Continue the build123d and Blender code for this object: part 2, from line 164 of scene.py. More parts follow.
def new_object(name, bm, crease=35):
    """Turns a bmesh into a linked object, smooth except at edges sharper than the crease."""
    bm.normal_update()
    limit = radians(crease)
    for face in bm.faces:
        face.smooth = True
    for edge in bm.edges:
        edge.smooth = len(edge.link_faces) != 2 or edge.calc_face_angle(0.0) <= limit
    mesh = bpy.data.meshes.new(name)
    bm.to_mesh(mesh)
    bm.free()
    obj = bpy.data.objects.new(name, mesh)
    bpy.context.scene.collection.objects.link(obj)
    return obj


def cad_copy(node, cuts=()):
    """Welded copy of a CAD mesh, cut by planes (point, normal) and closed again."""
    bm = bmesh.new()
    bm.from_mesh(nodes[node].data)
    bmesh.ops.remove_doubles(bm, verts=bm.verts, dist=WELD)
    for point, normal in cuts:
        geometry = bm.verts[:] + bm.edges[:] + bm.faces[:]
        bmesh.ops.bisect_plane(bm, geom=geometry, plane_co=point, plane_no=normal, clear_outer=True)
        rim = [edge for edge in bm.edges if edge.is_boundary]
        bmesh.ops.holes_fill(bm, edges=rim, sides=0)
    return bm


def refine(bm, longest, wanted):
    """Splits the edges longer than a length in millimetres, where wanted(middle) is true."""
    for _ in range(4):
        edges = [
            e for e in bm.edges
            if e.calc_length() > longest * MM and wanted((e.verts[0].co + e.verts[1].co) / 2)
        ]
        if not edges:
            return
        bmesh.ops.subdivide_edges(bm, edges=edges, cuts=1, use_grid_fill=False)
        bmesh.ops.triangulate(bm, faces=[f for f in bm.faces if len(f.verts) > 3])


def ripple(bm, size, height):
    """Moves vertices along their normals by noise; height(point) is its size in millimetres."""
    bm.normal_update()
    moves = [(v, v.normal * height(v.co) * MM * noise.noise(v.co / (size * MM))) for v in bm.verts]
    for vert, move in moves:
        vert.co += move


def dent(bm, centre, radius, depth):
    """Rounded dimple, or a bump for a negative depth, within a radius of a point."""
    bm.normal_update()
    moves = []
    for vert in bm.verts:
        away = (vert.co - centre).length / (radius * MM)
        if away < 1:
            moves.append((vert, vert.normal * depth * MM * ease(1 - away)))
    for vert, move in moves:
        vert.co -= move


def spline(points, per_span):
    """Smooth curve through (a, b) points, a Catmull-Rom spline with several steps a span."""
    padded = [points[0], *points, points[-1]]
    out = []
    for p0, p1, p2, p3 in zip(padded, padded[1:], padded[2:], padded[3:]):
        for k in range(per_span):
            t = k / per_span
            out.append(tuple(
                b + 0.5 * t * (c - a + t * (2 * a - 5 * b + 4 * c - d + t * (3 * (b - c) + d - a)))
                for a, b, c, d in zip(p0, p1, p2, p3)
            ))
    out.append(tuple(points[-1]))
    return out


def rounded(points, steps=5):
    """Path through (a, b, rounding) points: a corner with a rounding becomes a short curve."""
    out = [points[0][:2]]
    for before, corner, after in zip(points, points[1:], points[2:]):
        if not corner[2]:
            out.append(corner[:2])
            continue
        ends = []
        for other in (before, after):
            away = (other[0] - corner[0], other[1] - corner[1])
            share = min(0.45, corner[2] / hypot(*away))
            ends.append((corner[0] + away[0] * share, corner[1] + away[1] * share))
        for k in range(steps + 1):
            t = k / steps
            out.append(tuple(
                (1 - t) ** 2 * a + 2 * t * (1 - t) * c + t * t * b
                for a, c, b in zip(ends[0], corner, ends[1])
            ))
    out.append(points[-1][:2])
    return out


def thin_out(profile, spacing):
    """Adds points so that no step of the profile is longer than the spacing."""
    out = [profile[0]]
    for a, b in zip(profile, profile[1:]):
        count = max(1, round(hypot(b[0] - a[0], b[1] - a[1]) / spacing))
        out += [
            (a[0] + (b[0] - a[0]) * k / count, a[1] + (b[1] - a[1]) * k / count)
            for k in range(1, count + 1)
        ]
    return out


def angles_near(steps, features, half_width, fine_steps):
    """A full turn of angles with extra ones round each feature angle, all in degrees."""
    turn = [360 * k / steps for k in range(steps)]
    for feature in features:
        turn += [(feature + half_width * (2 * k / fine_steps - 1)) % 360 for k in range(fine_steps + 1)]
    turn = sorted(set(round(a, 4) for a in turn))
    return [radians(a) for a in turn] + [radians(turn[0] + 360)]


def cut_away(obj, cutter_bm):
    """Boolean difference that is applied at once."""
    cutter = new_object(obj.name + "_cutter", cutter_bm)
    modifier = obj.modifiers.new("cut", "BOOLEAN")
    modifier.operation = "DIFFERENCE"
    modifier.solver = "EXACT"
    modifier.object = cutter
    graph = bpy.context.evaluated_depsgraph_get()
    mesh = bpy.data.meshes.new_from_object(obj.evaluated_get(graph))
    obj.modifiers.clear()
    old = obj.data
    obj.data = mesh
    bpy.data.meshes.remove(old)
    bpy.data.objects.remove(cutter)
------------
**SET EXERCISE:**
Take each line containing the string "scene" and copy it out.

**SOLUTION TO THIS TASK:**
Continue the build123d and Blender code for this object: part 2, from line 164 of scene.py. More parts follow.
    bpy.context.scene.collection.objects.link(obj)